Even as he talks growth, most of which will come by expanding the More chain, Barua has to think in terms of turning around the losing food & grocery retailing operation, making the back end of Pantaloons more efficient, and integrating the retailer with Birla’s fashion portfolio.
Barua is no stranger to chasing growth and turning around businesses—both at the same time. In fiscal year 2010, he turned around MF&L at the operating level in a year, after two years of losses because of soft demand conditions. He shut down lossmaking stores, re-negotiated rentals and opted for a rapid expansion in a depressed market, setting the business up for huge growth in the future years. “We took costs out of the system and generated cash by exiting business that had no real future in our strategy,” says Barua. As a result, the business grew well above 30% in the next few years.
The Madura portfolio has four segments: premium fashion; mid-priced menswear, value retail and exports. Barua says he did the evaluation to see if Pantaloons had a “strategic fit with our longer-term plans.” The Biyanibuilt brand will help Birla move beyond menswear into casual wear, ethnic wear, formal wear, party wear and sports wear for all – men, women and kids. Plus the Pantaloons chain has presence over 35 cities with 65 stores and 21 factory outlets, covering retail space of over 2 m square feet.

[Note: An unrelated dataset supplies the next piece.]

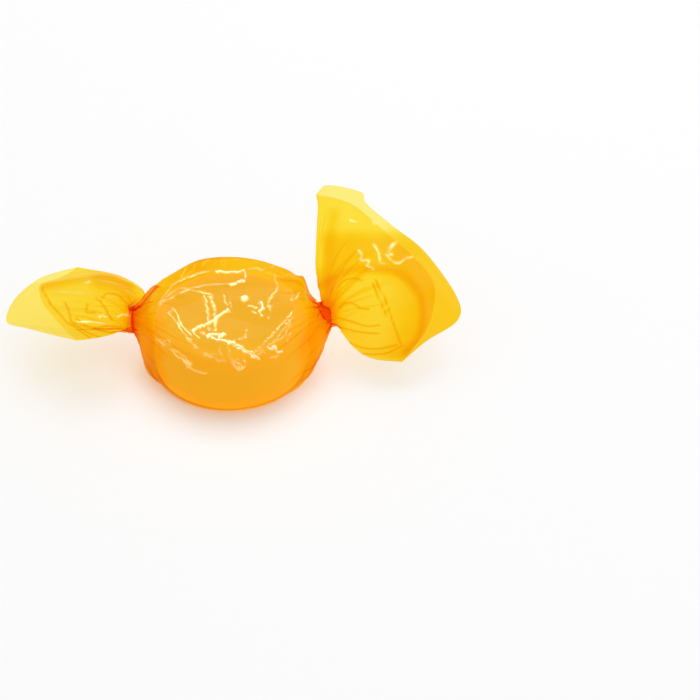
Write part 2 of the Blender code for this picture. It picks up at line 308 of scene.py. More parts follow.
# Creases in the tails, ridges that carry a painted highlight
TAIL_CREASES = [
    [(-22.9, 12.1), (-22.3, 12.4), (-21.5, 12.7)],
    [(-19.9, 7.4), (-19.4, 7.8), (-19.1, 7.4), (-18.6, 7.7)],
    [(-17.2, 7.4), (-16.5, 7.8), (-15.8, 7.7)],
    [(-23.3, 6.7), (-20.6, 6.6), (-18.2, 6.2)],
    [(19.2, 17.7), (19.8, 16.9), (19.7, 16.0), (20.9, 16.0), (20.7, 15.1), (21.6, 14.6)],
    [(21.7, 18.4), (22.4, 17.0), (22.6, 15.8), (23.3, 15.5)],
    [(24.6, 18.7), (23.9, 17.5), (24.4, 16.9), (23.5, 16.8), (25.2, 15.6), (26.6, 16.4), (28.4, 16.7)],
    [(18.0, 22.1), (19.5, 21.5)],
    [(21.3, 22.5), (21.8, 21.5), (22.3, 22.5), (22.2, 21.4)],
    [(25.7, 19.1), (24.6, 18.4), (23.9, 17.3)],
]

# Turns a point half round the upright axis
HALF_TURN = np.array([-1.0, -1.0, 1.0])

# How far each kind of mark stands up, as a share of the crease height, and how strongly it carries a painted
# highlight
MARK_HEIGHTS = {"candy": 1.0, "tail": 1.0, "bold": 1.5, "folds": -1.0, "bands": 2.0}
MARK_PAINTED_GLINT = {"candy": 0.6, "bold": 1.0, "tail": 0.8}
# How high the streaks over the candy stand, as a share of the pleats' depth
STREAK_SHARE = 0.4
# How many layers of film each kind of mark adds, and each neck: layers, and the distance over which they fade.
# On the crumples these layers are painted shade that makes facets deeper or paler.
MARK_LAYERS = {"crumples": 0.5, "folds": 3.0, "bands": 1.8, "left_edge": 0.9, "fans": 1.7}
NECK_LAYERS = [(3.2, 1.3 * MM), (0.7, 3.2 * MM)]
NECK_CORE = 1.5 * MM
LOWEST_FILM = 0.03 * MM

# The lamps' light that the film and the sugar let through onto the table: its share and its colour
LAMPS_THROUGH_FILM = 0.95
LIT_THROUGH_FILM = (0.93, 0.93, 0.93)
LAMPS_THROUGH_SUGAR = 0.6
LIT_THROUGH_SUGAR = (0.80, 0.28, 0.04)

# The film's shine: its share at the edge and face on; on a crease, the share of the painted glint, and the
# painted highlight's colours and glow
EDGE_MIRROR = 0.25
FACE_MIRROR = 0.004
CREASE_PAINTED_GLINT_SHARE = 0.7
FINE_CREASE_PAINTED_HIGHLIGHT = (1.0, 0.82, 0.36, 1.0)
BOLD_CREASE_PAINTED_HIGHLIGHT = (1.0, 0.96, 0.80, 1.0)
CREASE_PAINTED_GLOW = 0.6
FILM_RIPPLES = 420.0
FILM_RIPPLE_DEPTH = 0.08 * MM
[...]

“It is at the back-end that some things many have to be sorted out,” he ventures, reluctant to divulge any more. “Inventory is responsible for eating up a lot of cash. Also, freshness of stock whether food or apparel is critical in retail,” he says.
Cracking food retailing, though, will be Barua’s biggest challenge. Says Harminder Sahni MD, Wazir Advisors, a consulting firm for consumer-oriented businesses. “It is a difficult business to make profitable but I would not call it impossible. More will have to clearly move away from fresh fruit and vegetables and get more into the FMCG space. Even in that space they will have to go premium.”
The More chain reported a net loss of Rs. 423 crore in the year ended March 2011 on net sales of Rs.1,637 crore. Cost control is Barua’s priority; he plans to shut down 27 loss-making stores in Mumbai and instead expand the business in markets where real estate is less expensive – like Delhi NCR and in the south.
“This year we will add 70-80 supermarkets and another 5-6 hypermarkets with a focused approach to geographies. We will launch fewer but more profitable stores. Our store contribution across the network will be positive this year," says Barua.
At the back end, the food & grocery operation is fixing various supply-chain and replenishment issues by setting up a separate functional team for the purpose.
A. Mahendran, who knows Barua since 2003 when they worked together at Godrej Tea, feels he is the right man for the job. “His EQ quotient on a scale of
1-5 would be 4.5, the right CEO material. That combined with his balanced analytical skills helps him transform lossmaking businesses...," says the MD of Godrej Consumer Products Ltd.